Are we able to say, as a matter of law, that the driver's explanation was untrue or impossible? If not, then it is for the jury to determine its truth and probability. The plaintiff testified that the truck was not a substantial object, and the jury found, in answering one of the interrogatories, that it was not. The court, it seems, did not define the meaning of that term, within the meaning of the Michigan statute. However that may be, it seems to us that the driver might have been exercising ordinary care in keeping a lookout ahead, and the background of the truck, its peculiar construction, and the reflection of the light thereon might have been such that it was impossible for the driver to discover it, by the exercise of such care, until he approached to within 75 or 100 feet. As, at 25 miles an hour, the coupe would move 36-2/3 feet in one second, startled by the sudden discovery of the truck he may have been unable to make the brakes take effect for a second or two. The Legislature in Michigan, and also in Ohio, knowing that unlighted vehicles upon the highway are frequently run into, and are a source of great danger, have required by law that a red light be displayed at the rear thereof. If a red light had been on the truck, it is probable that the collision would not have taken place. The jury may have found, and would have been justified in finding, that the absence of such red light was the sole and proximate cause of the collision.

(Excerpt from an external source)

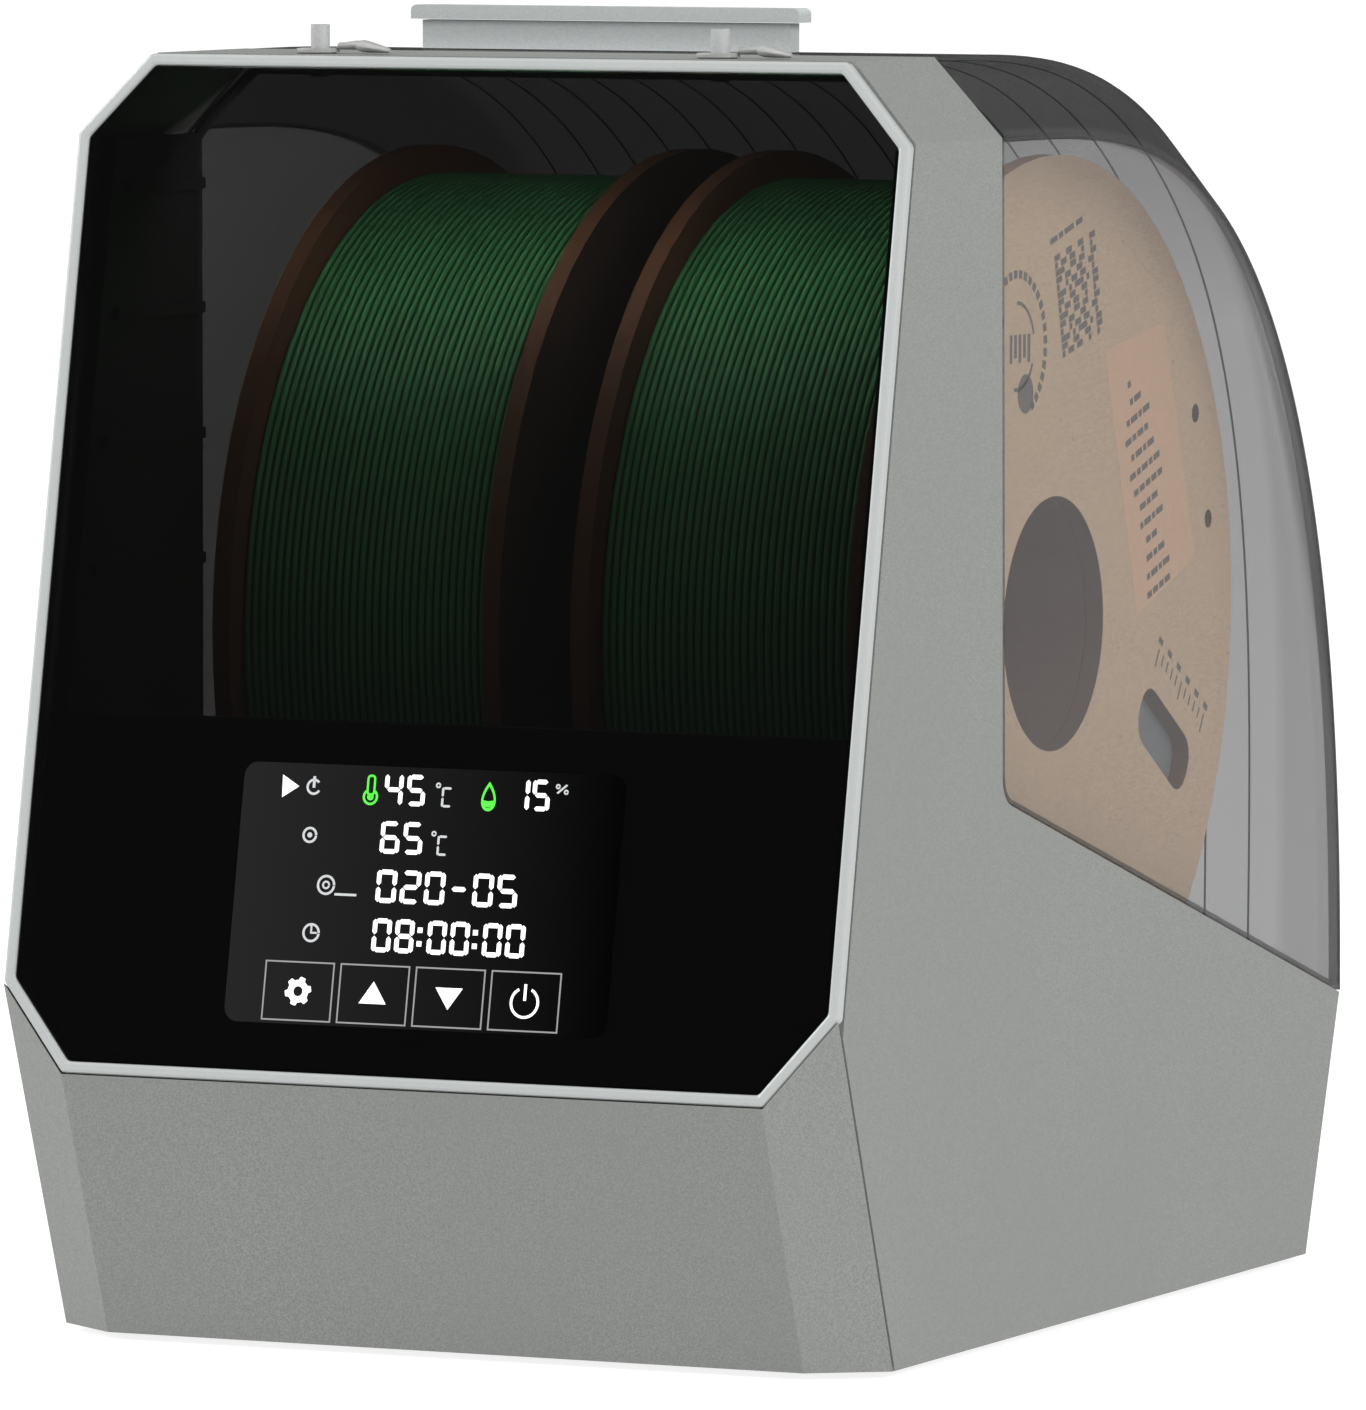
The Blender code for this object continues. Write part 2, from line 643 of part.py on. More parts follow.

It is claimed, however, that the case of Toledo Terminal Rd. Co. v. Hughes, 115 Ohio St. 562, 154 N.E. 916, decided by the Supreme Court of Ohio December 28, 1926, is conclusive of the present case. We have carefully examined the syllabus and opinion and have reached the conclusion that it is not. In that case the driver of the automobile knew that he was approaching a railroad track, which is a place of danger, and was on his guard, looking for the crossing. In the instant case the driver of the coupe had a right to assume that the law would be obeyed and that an unlighted truck would not be left parked on the paved portion of a much traveled highway, and was therefore confronted with a sudden and unexpected emergency. We have also examined with care the case of Kelly v. Knabb (D.C.), 300 F., 256, cited at the conclusion of the opinion of the court in the Terminal Railroad case, supra, and feel that it is not conclusive, as both the syllabus and the opinion of the court must be construed in the light of the facts involved.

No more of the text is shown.